In The Power of the Dog, Wegner masterfully visualises a world rife with contrasts and contradictions: one that is utterly expansive in its setting, but unnervingly claustrophobic in the anguished psyches of its characters; where the primality of nature clashes with the artificial personas we construct. Brutally bright outside shots are interspersed with dark, dusky ones inside, and the tension of countless dichotomies boils to the surface. Strength and vulnerability; desire and disdain; the exteriors we project versus who we are inside.

Wegner spent an entire year with Campion on pre-production, which is virtually unheard of. Yet the stakes of a Jane Campion film had Wegner doubting that a year would be enough. “When someone like Jane calls you and says we're gonna be shooting in a year, it’s like, ‘holy shit, that’s like tomorrow.’ Because you look at her body of work and every film feels like a masterpiece.”

Scouting a location was the pair’s first task. The South Island of Campion’s native New Zealand, renowned for its untouched natural landscapes, allowed Wegner to shoot as widely as possible with minimal tweaking in post-production. From start to finish, authenticity was the priority: there were numerous picture-perfect, postcard-worthy valleys in New Zealand they could have chosen, but they didn’t. “Looking at the mountain range [we chose], it was like a body lying down, with all these folds and knobbly bits and rough edges,” Wegner reflects. “It was beautiful because it was imperfect and real and relatable… That’s how we chose to shoot it, too. Like shooting someone you love lying on a bed.”

One early visual reference was photographer and diarist Evelyn Cameron, who moved from London to eastern Montana at the end of the 19th century. In Cameron’s unique images, showing ranch life as seen through the eyes of a female outsider, Wegner was struck by how much of what we think we know about the American West is informed by ubiquitous cultural references reproduced over time – but that, for all we know, bear little resemblance to reality. “Like, at no point would you find in a history book what [Cameron’s photos showed] people were wearing,” Wegner says. “That was the bar of authenticity we were trying to find.”

The touchstone for Wegner’s pared-back colour palette was the metallic hue of sun-bleached grass, complemented by natural tones like earth, fur, skin and leather.
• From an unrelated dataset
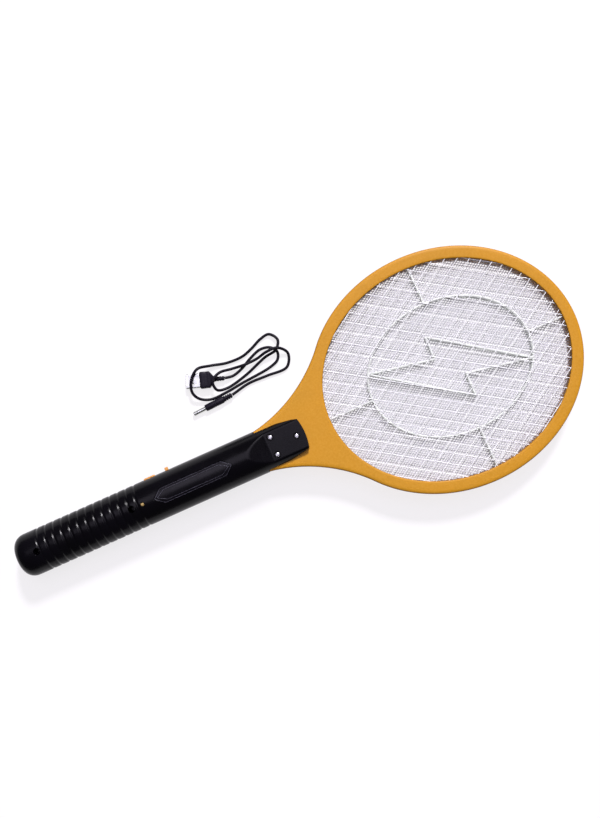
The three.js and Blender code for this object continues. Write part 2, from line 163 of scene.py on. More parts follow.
class Finish:  # one material and the nodes in it
    def __init__(self, name):
        self.material = bpy.data.materials.new(name)
        self.material.use_nodes = True
        self.tree = self.material.node_tree
        self.tree.nodes.clear()
        self.place = self.node("ShaderNodeTexCoord")("Object")

    # Settings are set first, then the sockets' values or links
    def node(self, kind, settings=None, sockets=None):
        made = self.tree.nodes.new(kind)
        for key, value in (settings or {}).items():
            setattr(made, key, value)
        for key, value in (sockets or {}).items():
            plug(self.tree, made.inputs[key], value)
        return lambda key: Wire(self.tree, made.outputs[key])

    def noise(self, size, detail=3.0, rough=0.55, place=None):
        sockets = {"Vector": place or self.place, "Scale": 1 / (size * mm), "Detail": detail,
                   "Roughness": rough}
        return self.node("ShaderNodeTexNoise", {}, sockets)(0)

    def stretched(self, x, y, z):
        sockets = {"Vector": self.place, "Scale": (x, y, z)}
        return self.node("ShaderNodeMapping", {}, sockets)("Vector")

    def mask(self, value, low, high):
        sockets = {"Value": value, "From Min": low, "From Max": high}
        return self.node("ShaderNodeMapRange", {"clamp": True}, sockets)(0)

    def blend(self, share, first, second):
        return self.node("ShaderNodeMix", {"data_type": "RGBA"}, {0: share, 6: first, 7: second})(2)

    def bump(self, height, depth, under=None):
        sockets = {"Height": height, "Strength": 1.0, "Distance": depth * mm}
        if under:
            sockets["Normal"] = under
        return self.node("ShaderNodeBump", {}, sockets)("Normal")

    def softEdge(self, radius):
        return self.node("ShaderNodeBevel", {"samples": 4}, {"Radius": radius * mm})("Normal")

    def surface(self, **sockets):
        named = {key.replace("_", " "): value for key, value in sockets.items()}
        shader = self.node("ShaderNodeBsdfPrincipled", {}, named)("BSDF")
        self.node("ShaderNodeOutputMaterial", {}, {"Surface": shader})
        return self.material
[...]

The paintings of Andrew Wyeth and Lucien Freud were other strong visual influences, for their ability to conjure strikingly atmospheric scenes using only muted and minimalistic colours. In Wegner’s words, “you look at one frame, and with very few elements, you’re able to build a narrative.”

Minimalism pervades The Power of the Dog, from props to dialogue and everything in between. “We wanted elegance by removing as much as we could – like if something doesn’t need to be there, get rid of it,” the cinematographer says. “Jane very early on mentioned the word ‘unadorned’, and that kept coming up; that it doesn’t need frosting, it doesn’t need ‘jewellery’, it doesn’t need extra things on top to prove that it’s pretty or good.”

Wegner talks admiringly of Campion’s “incredibly childlike energy”. Namely, the way she finds beauty and wonder in the small, mundane details, rather than manufacturing beauty for beauty’s sake. The duo’s penchant for minimalism is not to say The Power of the Dog is not an intricate film. It is simply to say that, true to typical Campion style, every sight, sound and experience that did make the cut was a choice of immense purpose. The result is a spectacle to behold, worthy of all the awards recognition sure to come its way.